These days it seems like you can't read about a juicy political development in Canada without falling behind on a dozen other juicy political developments that occur in the meantime. These are booming times for political columnists, and none are busier than Andrew Coyne of the National Post, and the At Issue panel on CBC's The National.

Naturally, if you could buttonhole Coyne for a moment and ask him one question, that question would be, "So what are you listening to?" Coyne is an avid music fan, and shared this list of some favourite songs he thinks people might not know, but should. We asked him several months back after his Twitter tilt with Jian Ghomeshi over the merits of Duran Duran.

Sometimes obscure, always entertaining and probably not what you expect from one of Canada's most respected political commentators. We offer it up as a soundtrack to your reading in the days ahead.

'Have Mercy Baby' by Billy Ward and the Dominoes

"This legendary R&B group was the missing link between gospel and rock 'n' roll. It was fronted at one time or another by two of the greatest singers in R&B/soul: Clyde McPhatter (who left to form the Drifters), and Jackie Wilson. This masterpiece is from 1952."

'Miss Pearl' by Jimmy Wages

"I know next to nothing about Jimmy Wages, a rockabilly singer of little renown. But ever since I found this on a rockabilly compilation, I've never ceased playing it. One of those songs that brings out the deep ties between country and blues: you could well imagine an R&B artist cutting this record. Later covered by Chris Isaak."

'Train Kept A-Rollin'' by Johnny Burnette and the Rock 'n Roll Trio

"A better known group, and perhaps too well known as a song (the Yardbirds were among the many groups to cover it) to include here. This is just the greatest rockabilly song ever recorded."

'You're the Boss' by LaVern Baker and Jimmy Ricks

"LaVern Baker ('Jim Dandy' was perhaps her best known hit) was one of the great female singers of early rock 'n' roll. She teams up here with Jimmy Ricks, bass singer for the Ravens ('Green Eyes') for a Leiber–Stoller song that's all kinds of dirty."

'Love Me' by the Phantom

"The Phantom appeared in publicity shots in a mask. His real name was Jerry Lott and this is his only hit, 90 seconds of demented, breathless, immortal mayhem."
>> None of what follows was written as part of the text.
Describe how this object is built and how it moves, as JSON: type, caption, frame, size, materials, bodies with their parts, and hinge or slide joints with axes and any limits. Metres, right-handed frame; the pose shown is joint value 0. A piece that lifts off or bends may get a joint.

'Surfin' Bird' by the Trashmen

"Speaking of mayhem. This song, a mash-up of the Rivingtons' 'Papa Oom Mow Mow' and 'The Bird is the Word,' is perhaps the craziest thing ever committed to wax. Along with 'Louie Louie,' the Beach Boys and the Rivieras' 'Warm California Sun,' it is proof the American charts were not dead to rock 'n' roll before the Beatles arrived."

'Bad Time' by the Roulettes

"Originally Adam Faith's backup band, the Roulettes may have suffered for the association. Yet as this track shows, their stuff ranks with some of the best British Invasion-era pop."

'Man With Money' by the Everly Brothers

"Like many a pre-British Invasion American act, the Everlys found themselves all but washed up — even though they were heroes for a lot of the British acts. So they went to L.A. and recorded a bunch of amazing songs with the famous Wrecking Crew of studio musicians. Still couldn't buy a hit for the most part, but they're available on a great Warner Brothers collection. This spooky gem was later covered by the Who."

'Breaking Down the Walls of Heartache' by Johnny Johnson and the Bandwagon

"A classic of northern soul, the kind of soul popular in clubs in the north of England in the '60s and '70s: danceable, melodic and the obscurer the better."

'What?' by Judy Street

"Another northern soul favourite from 1966. This is actually a sped-up cover of a song done first by Melinda Marx, daughter of Groucho."

'Batman Theme' by the Marketts

"Guaranteed to make any dance floor go crazy."

'So Sad About Us' by the Who

"My favourite Who song, and one of my favourites period."

'I Can't Control Myself' by the Troggs

"'Wild Thing' is a classic, but this is almost as great."

'September Gurls' by Big Star

"OK, this one's pretty well known. I include it because it's the single most played song in my entire iTunes collection. What's that Roxy Music lyric? 'The rhythm of rhyming guitars'" Turn the treble up and enjoy."

'Liza Radley' by the Jam

"The Jam were my favourite group back in the day. This is an uncharacteristically softer song, sort of mid-period Beatle-ish."

'If I Were You' by the Blue Shadows

"A much-cherished alt-country '60s pop band — 'Hank goes to the Cavern Club' — featuring Billy Cowsill (of the Cowsills) and Jeff Hatcher, frontman for the great Winnipeg roots rock/new wave band the Fuse and songwriter extraordinaire. This is just haunting."

'Who Will Save Rock and Roll?' by the Dictators

"One of the first New York punk bands, formed in 1973, and put out this amazing anthem in 2001."

'The Violet Hour' by the Clientele

"I am completely addicted to the Clientele. Their songs may all sound a lot alike, but they all sound amazing. This is the one that first got me hooked."